This abandoned bridge is located near the waterworks plant east of US 56 at the Dragoon Creek Bridge. The area south of the bridge is private property.
Photo taken by Robert Elder in March 2007
BH Photo #112581
Also check out a comment below from a possible relative with his email address.
Let us know what you find out.
I am not certain who owns the land to the south. I generally rely on county GIS maps to find ownership. Some counties provide more online resources than other counties, so this can be a bit of a hit or miss venture.

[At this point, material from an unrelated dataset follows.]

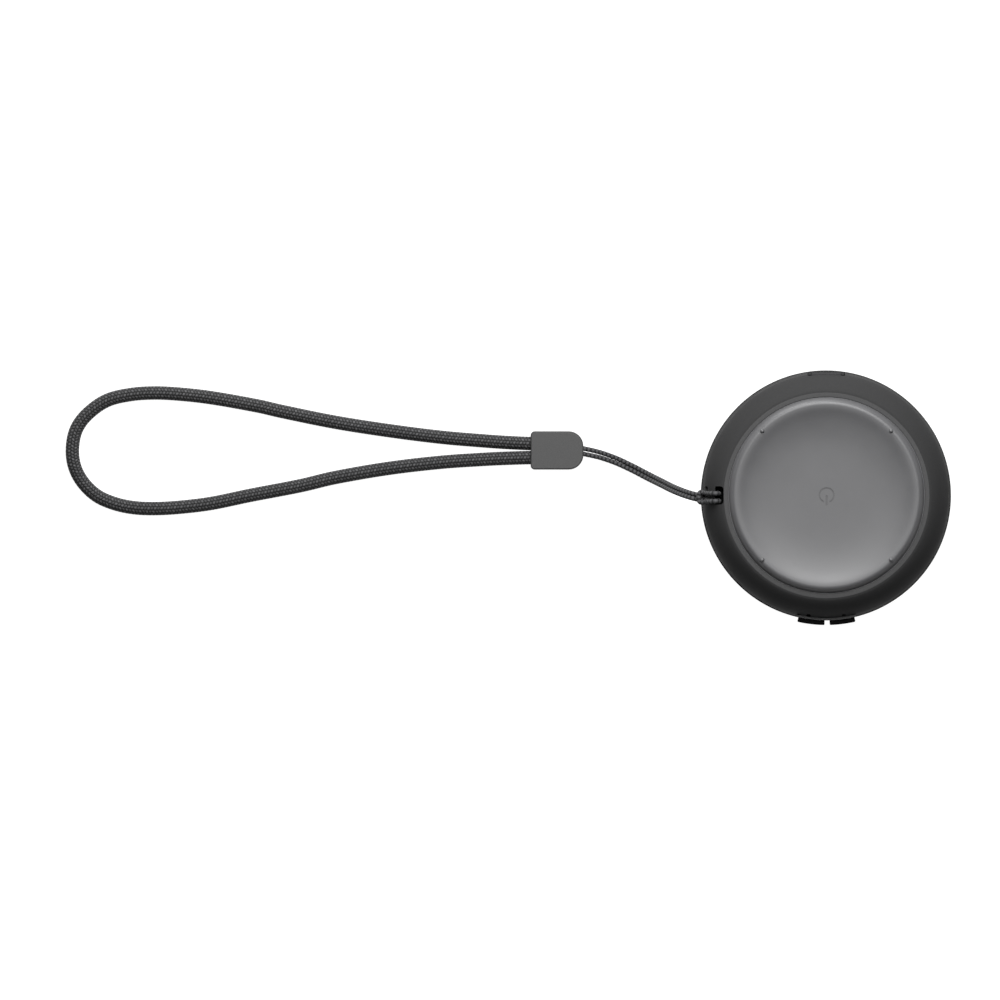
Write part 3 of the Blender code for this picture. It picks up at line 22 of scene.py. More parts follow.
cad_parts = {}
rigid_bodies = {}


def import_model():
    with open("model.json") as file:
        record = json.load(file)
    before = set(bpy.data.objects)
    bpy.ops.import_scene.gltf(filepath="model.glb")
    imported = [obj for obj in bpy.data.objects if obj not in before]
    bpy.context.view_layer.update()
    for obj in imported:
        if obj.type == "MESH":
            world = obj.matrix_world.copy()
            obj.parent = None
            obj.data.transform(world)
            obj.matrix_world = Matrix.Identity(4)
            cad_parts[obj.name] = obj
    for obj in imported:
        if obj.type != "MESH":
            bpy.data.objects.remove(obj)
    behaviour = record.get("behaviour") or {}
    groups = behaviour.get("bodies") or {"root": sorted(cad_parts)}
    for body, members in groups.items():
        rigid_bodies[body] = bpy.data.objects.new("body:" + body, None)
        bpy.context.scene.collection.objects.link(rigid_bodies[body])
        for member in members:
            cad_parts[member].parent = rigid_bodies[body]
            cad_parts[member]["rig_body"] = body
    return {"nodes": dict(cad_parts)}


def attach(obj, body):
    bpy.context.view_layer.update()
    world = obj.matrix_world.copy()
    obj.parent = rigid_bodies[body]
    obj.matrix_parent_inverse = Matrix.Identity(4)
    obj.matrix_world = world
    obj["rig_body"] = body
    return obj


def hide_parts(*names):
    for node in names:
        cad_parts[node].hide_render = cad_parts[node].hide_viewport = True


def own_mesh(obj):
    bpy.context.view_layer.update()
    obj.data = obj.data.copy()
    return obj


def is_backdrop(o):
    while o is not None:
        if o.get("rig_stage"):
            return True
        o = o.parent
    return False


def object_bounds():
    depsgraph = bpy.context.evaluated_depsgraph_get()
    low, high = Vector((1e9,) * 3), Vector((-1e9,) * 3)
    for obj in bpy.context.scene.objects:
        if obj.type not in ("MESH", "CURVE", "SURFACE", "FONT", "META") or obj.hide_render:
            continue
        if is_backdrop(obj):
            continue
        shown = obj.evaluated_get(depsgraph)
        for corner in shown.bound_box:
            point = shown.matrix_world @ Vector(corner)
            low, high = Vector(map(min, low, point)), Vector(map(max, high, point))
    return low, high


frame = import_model()
CAD_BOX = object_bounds()

log = logging.getLogger("speaker")

MM = 0.001
GAP = 0.3 * MM  # between pieces that touch
PAST = 5 * MM  # how far a cutting body runs past the casing
FINE_STEPS = 160  # sides of a large turned piece
SMALL_STEPS = 32  # sides of a small one
SMOOTH_BELOW = math.radians(32)  # edges flatter than this are shaded smooth

Piece = bpy.types.Object
Socket = bpy.types.NodeSocket
Colour = tuple[float, float, float]
Flat = tuple[float, float]
Place = tuple[float, float, float]


# ------------------------------------------------------------------- modelling moves


class Join(Enum):
    """What a second body does to a piece."""

    ADD = "UNION"
    CUT = "DIFFERENCE"
    TRIM = "INTERSECT"


class Bench:
    """The moves that the pieces are modelled with."""

    @staticmethod
    def hold(piece: Piece) -> None:
        """Makes one piece the only one selected, and the active one."""
        bpy.ops.object.select_all(action="DESELECT")
        piece.hide_set(False)
        piece.select_set(True)
        bpy.context.view_layer.objects.active = piece

    @staticmethod
    def settle(piece: Piece) -> Piece:
        """Applies the modifiers, and puts the piece's place into its mesh.

        Args:
            piece: the piece to finish.

        Returns:
            The same piece, at the origin, unturned and unscaled.
        """
        Bench.hold(piece)
        for modifier in list(piece.modifiers):
            bpy.ops.object.modifier_apply(modifier=modifier.name)
        bpy.ops.object.transform_apply(location=True, rotation=True, scale=True)
        return piece

    @staticmethod
    def line(name: str, points: Sequence[Vector], closed: bool) -> Piece:
        """Draws a line of edges, point after point, and stays in edit mode.

        Args:
            name: the new piece's name.
            points: where it goes.
            closed: whether its ends are joined.

        Returns:
            The new piece, with all of it selected.
        """
        bpy.ops.object.select_all(action="DESELECT")
        bpy.ops.mesh.primitive_plane_add(size=MM, location=points[0])
        piece = bpy.context.object
        piece.name = name
        piece.data.name = name
        bpy.ops.object.mode_set(mode="EDIT")
        bpy.ops.mesh.merge(type="CENTER")
        for start, end in zip(points, points[1:]):
            bpy.ops.mesh.extrude_region_move(TRANSFORM_OT_translate={"value": end - start})
        if closed:
            mesh = bmesh.from_edit_mesh(piece.data)
            mesh.verts.ensure_lookup_table()
            bpy.ops.mesh.select_all(action="DESELECT")
            mesh.verts[0].select = True
            mesh.verts[len(points) - 1].select = True
            mesh.select_flush(True)
            bmesh.update_edit_mesh(piece.data)
            bpy.ops.mesh.edge_face_add()
        bpy.ops.mesh.select_all(action="SELECT")
        return piece

    @staticmethod
    def turn(name: str, profile: Sequence[Flat], steps: int = FINE_STEPS) -> Piece:
        """Spins a profile of (radius, height) points round the Z axis.

        Args:
            name: the new piece's name.
            profile: the points. One that starts and ends on the axis is solid there, and
                any other is closed into a ring.
            steps: how many sides it gets.

        Returns:
            The closed body.
        """
        ring = profile[0][0] > 0 or profile[-1][0] > 0
        points = [Vector((radius, 0.0, height)) for radius, height in profile]
        piece = Bench.line(name, points, ring)
        bpy.ops.mesh.spin(steps=steps, angle=math.tau, center=(0, 0, 0), axis=(0, 0, 1))
        bpy.ops.mesh.select_all(action="SELECT")
        bpy.ops.mesh.remove_doubles(threshold=0.000001)
        bpy.ops.mesh.normals_make_consistent(inside=False)
        bpy.ops.object.mode_set(mode="OBJECT")
        return Bench.settle(piece)

    @staticmethod
    def extrude(name: str, outline: Sequence[Vector], way: Vector) -> Piece:
        """Fills an outline and extrudes it.

        Args:
            name: the new piece's name.
            outline: its corners.
            way: how far it is extruded, and in which direction.

        Returns:
            The closed body.
        """
        piece = Bench.line(name, outline, True)
        bpy.ops.mesh.edge_face_add()
        bpy.ops.mesh.extrude_region_move(TRANSFORM_OT_translate={"value": way})
        bpy.ops.mesh.select_all(action="SELECT")
        bpy.ops.mesh.normals_make_consistent(inside=False)
        bpy.ops.object.mode_set(mode="OBJECT")
        return Bench.settle(piece)

    @staticmethod
    def slab(
        name: str, outline: Sequence[Flat], low: float, high: float, standing: bool = False
    ) -> Piece:
        """Extrudes an outline from one height to another.

        Args:
            name: the new piece's name.
            outline: its corners, as (x, y), or as (x, z) for a standing one.
            low: where it starts, along Z, or along Y for a standing one.
            high: where it ends.
            standing: whether it stands up.

        Returns:
            The closed body.
        """
        if standing:
            points = [Vector((x, low, z)) for x, z in outline]
            return Bench.extrude(name, points, Vector((0.0, high - low, 0.0)))
        points = [Vector((x, y, low)) for x, y in outline]
        return Bench.extrude(name, points, Vector((0.0, 0.0, high - low)))

    @staticmethod
    def block(name: str, low: Place, high: Place, rounding: float = 0.0) -> Piece:
        """Builds a box between two corners, its edges rounded by `rounding`.

        Args:
            name: the new piece's name.
            low: its lowest corner.
            high: its highest corner.
            rounding: the radius of its edges.

        Returns:
            The closed body.
        """
        outline = [(low[0], low[1]), (high[0], low[1]), (high[0], high[1]), (low[0], high[1])]
        piece = Bench.slab(name, outline, low[2], high[2])
        return Bench.round(piece, rounding) if rounding else piece

    @staticmethod
    def rod(name: str, radius: float, start: Vector, end: Vector, sides: int) -> Piece:
        """Builds a straight rod between two points.

        Args:
            name: the new piece's name.
            radius: its radius.
            start: the middle of one end.
            end: the middle of the other.
            sides: how many sides it has.

        Returns:
            The closed body.
        """
        bpy.ops.object.select_all(action="DESELECT")
        bpy.ops.mesh.primitive_cylinder_add(
            vertices=sides, radius=radius, depth=(end - start).length,
            location=(start + end) / 2, rotation=(end - start).to_track_quat("Z", "Y").to_euler(),
        )
        piece = bpy.context.object
        piece.name = name
        return Bench.settle(piece)

    @staticmethod
    def round(piece: Piece, width: float, segments: int = 3, above: float = 40.0) -> Piece:
        """Bevels the edges sharper than `above` degrees.

        Args:
            piece: the piece to round.
            width: the bevel's width.
            segments: how many steps it has.
            above: the flattest edge that it rounds, in degrees.

        Returns:
            The same piece.
        """
        modifier = piece.modifiers.new("round", "BEVEL")
        modifier.width = width
        modifier.segments = segments
        modifier.limit_method = "ANGLE"
        modifier.angle_limit = math.radians(above)
        modifier.use_clamp_overlap = True
        return Bench.settle(piece)

    @staticmethod
    def gather(name: str, pieces: Sequence[Piece]) -> Piece:
        """Puts several bodies into one mesh.

        Args:
            name: the name of what they become.
            pieces: the bodies.

        Returns:
            The one piece.
        """
        Bench.hold(pieces[0])
        for piece in pieces:
            piece.select_set(True)
        bpy.ops.object.join()
        pieces[0].name = name
        return pieces[0]

    @staticmethod
    def combine(piece: Piece, other: Piece, join: Join) -> Piece:
        """Cuts, joins or trims a piece with another, and removes the other.

        Args:
            piece: the piece to work on.
            other: the body to work with.
            join: what the other body does to it.

        Returns:
            The first piece.
        """
        modifier = piece.modifiers.new("combine", "BOOLEAN")
        modifier.operation = join.value
        modifier.solver = "EXACT"
        modifier.use_self = True
        modifier.object = other
        Bench.settle(piece)
        bpy.data.objects.remove(other)
        return piece

    @staticmethod
    def smooth(piece: Piece, angle: float = SMOOTH_BELOW) -> Piece:
        """Shades the piece smooth, its corners staying sharp and its flats flat."""
        Bench.hold(piece)
        bpy.ops.object.shade_smooth_by_angle(angle=angle)
        modifier = piece.modifiers.new("flats", "WEIGHTED_NORMAL")
        modifier.keep_sharp = True
        return Bench.settle(piece)

    @staticmethod
    def dress(
        piece: Piece, body: str, slot: str, material: bpy.types.Material, *nodes: str
    ) -> Piece:
        """Gives a finished piece its material and body, and reports it.

        Args:
            piece: the piece.
            body: the CAD body that it moves with.
            slot: the record's material slot; not used.
            material: what it is made of.
            nodes: the CAD nodes that it stands for.

        Returns:
            The same piece.
        """
        piece.data.materials.clear()
        piece.data.materials.append(material)
        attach(piece, body)
        if nodes:
            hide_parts(*nodes)
        log.info("%s: %d faces, rides on %s", piece.name, len(piece.data.polygons), body)
        return piece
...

I traced my family back to here -- Nicolay family? I can't remember which of my family it was, Johann Jakob Nicolay or Jacob Ephraim Nicolay, but I've traced my family back to here and when they purchased the land. Is it still owned by the Nicolay family?
Dude You Rock!
Rolled up on this one via access road yesterday, very pretty spot....added more photos, waterfall right next to it, fun visit
My grandparents farmed not far from bridge and I include this photo of the bridge ~ 1920.
That is a great story! It really illustrates how a bridge can add character to a region.
Always love to hear the fascinating stories involving historic bridges. I share some of the same sentiments of my earlier lifetime as well. Maybe you could scan and post your drawing of this span for us to see.
I loved this bridge. I remember Dad and Mom would make a special trip west of highway 75 just so I could go over this bridge as we made our way down to Burlington, Ks to visit my great-grandmother in the 1950's. This bridge was so special to me I did a 24 x 28 pen and ink drawing of it with the 1896 plate attached to the top of the bridge. I did this picture in the 1970's when it was still open to traffic. I lived in Wakarusa at the time. This bridge, among others, inspired me recently in the last 3 years to do now 13 bridges in pen and ink and ink and watercolor using a pointilism process. I now have bridges from Kansas, Oklahoma (where I live), Missouri, and Arkansas. And to think that thru truss, iron bridge on the Dragoon was my earliest inspiration. Along with standing on the Kansas Avenue Bridge at age 5 and feeling the rush of the '51 flood water about 2 feet under me. Thank you Bob Elder (and others too) who make it your goal to photograph all these wonderful bridges.